By Wednesday afternoon, when Sebastian Giovinco pulled out of the roster to be replaced by Jozy Altidore, controversial Commissioner picks Steven Gerrard and Frank Lampard were absent, Michael Bradley and Robbie Keane had also withdrawn and Obafemi Martins' long-term injury had kept him out as well.

But without that top tier of brand names, it was perhaps possible to see a little clearer what an accurate cross section of the league's key contributors looks like. With Lampard and Gerrard absent, for example, there were places for Dax McCarty and Juninho, two midfield stalwarts who are both invaluable to their teams and who deserve individual recognition for that value.

And most intriguingly, the game started with the attacking trio of Dempsey, Kaka and Villa backed by what would have been a perfectly credible U.S. national team. DaMarcus Beasley, Omar Gonzalez, Matt Besler and Tony Beltran were in defense in front of goalkeeper Nick Rimando, while the midfield rounded was out with McCarty, Gyasi Zardes and Graham Zusi.

And while the All-Stars needed Rimando to save them from time to time, as Tottenham's Harry Kane found his usual predatory spots, the cohesion with which this notional group of strangers played in the first half can largely be explained by the fact that the core of the team were veterans of multiple national team camps together.

Jurgen Klinsmann might not be happy with the critical mass of national team players who have embraced MLS as "a league of choice" -- to use the league's own rhetoric -- but with many of the major foreign names absent, it was readily apparent just how important that sector of players is to the current identity of the league.

Beyond that were the solid club players who started the second half, exemplified by Colorado's own Drew Moor, whose emotional reaction to being selected was caught on video last week and was perhaps typical of the players who appreciate All-Star recognition the most.

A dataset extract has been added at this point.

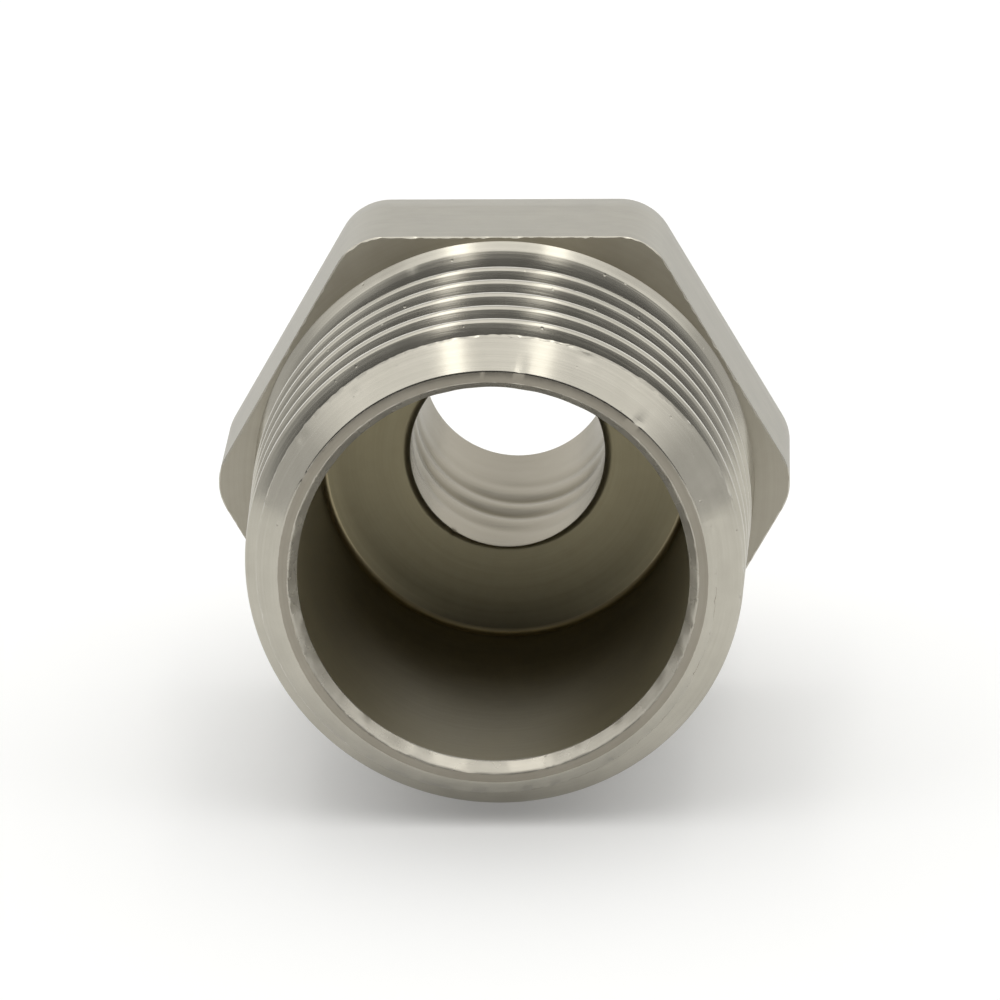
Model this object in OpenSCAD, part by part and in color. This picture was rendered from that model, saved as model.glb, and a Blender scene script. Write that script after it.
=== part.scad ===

Yet the current structure of the game and the trend towards more DPs arguably mitigates against those players getting much of a look-in in the future and is part of what sparked the conversations this week about reviving the East vs. West format, which has previously been used six times, most recently in 2004. That would be a game which could conceivably see Villa, Bradley, Lampard, Didier Drogba and Andrea Pirlo on one team and Dempsey, Gerrard, Martins, Keane and Giovani dos Santos on the other.

With two rosters, there would be space for those blocs of league players mentioned above to be recognized in an event that still reflected marketing realities while speaking to the evolving story of the league and its players.

A significant part of that evolution is the creeping DP tendency, but it would also be a shame if the likes of MVP contender Ethan Finlay, who ended up arriving in Colorado as much by the default of injury to others as by popular recognition, was squeezed out in future popularity contests under the same format.

The current format has a fundamental cultural flaw in it. As Clint Dempsey noted earlier in the week, All-Star teams are rarely given credit for beating European teams "in pre-season form" but can expect to be held accountable for the league's diminished reputation in the wake of a defeat.

It's not that a victory can't be savored and it was telling to watch both Kaka and Mastroeni shift their pre-game thinking on the desirability of an East vs West All-Star format to state, in its aftermath, "how great it feels" to win this game. However, all concerned know that the mechanism for converting any such result into international credibility is a complex one.

This week it was better to enjoy the evening and use the opportunity to look at the signs of league growth and the representation across multiple teams, ages and international experiences, even down to the kids who lined up under Landon Donovan for the homegrown game the previous night.

Then, from that snapshot it should be asked: "Who and what are we showing to the world right now and what do we want to show to the world in the future?"